Picture Australia's digital harvest has a collection of 167 mugshots by Nevin, made up of the NLA Holdings, and the Archives Office of Tasmania Collections, now managed by the State Library of Tasmania.

PictureAustralia Nevin's convicts


QUEEN VICTORIA MUSEUM and ART GALLERY (Tas)

The QVMAG holds both types of images of convicts by Nevin: uncut and unmounted copies from his glass negatives, and vignetted cartes, many of the same image of the men featured in the unmounted negative, and many also held as identical duplicates in the NLA, TMAG, and AOT collections.

These are now online at the QVMAG, viz:
 Your search for 'Nevin' produced 113 image matches

Nevin's mugshots at the QVMAG

Current holdings at the QVMAG are 110 convict cartes, sourced from the Beattie Collection (1930). Many of these original prisoner photographs taken by Nevin in the 1870s were copied by Beattie for sale in his tourist museum in the early 1900s, and copied again by later archivists in Tasmania for circulation to other public institutions.

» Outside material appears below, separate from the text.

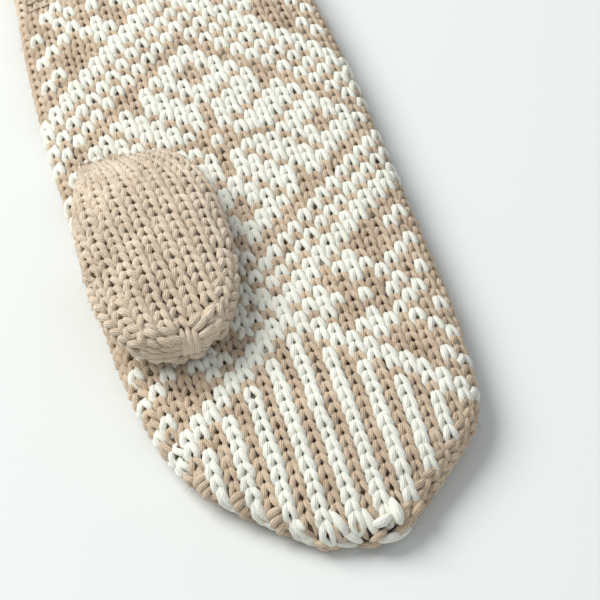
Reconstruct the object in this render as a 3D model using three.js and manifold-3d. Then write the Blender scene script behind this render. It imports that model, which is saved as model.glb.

TASMANIAN MUSEUM and ART GALLERY

The TMAG holds dozens of Nevin's stereographs and 50 or so convict cartes by Nevin which were sourced from the Municipal Police Office, Town Hall Hobart where Nevin was employed on commission from 1872 and in full-time civil service from 1876. Several copies were also sourced from the QVMAG in 1987 with the misattribution to Boyd, the result of the employee's error ( Elspeth Wishart) based on "comments by Chris Long". The TMAG is principally responsible for the A. H. Boyd photographic misattribution.

From Exhibitions and Publications

ARCHIVES OFFICE TASMANIA

The AOT holds originals and copies of Nevin's convict photographs, and other studio portraits taken of government officials in the 1870s.






STATE LIBRARY NSW

Thomas Nevin's collection of 11 convict cartes at the State Library of NSW, Mitchell Collection  includes two cartes attached to death warrants dated 1883 and 1884, and stamped vignettes dating from Supreme Court trials in 1875.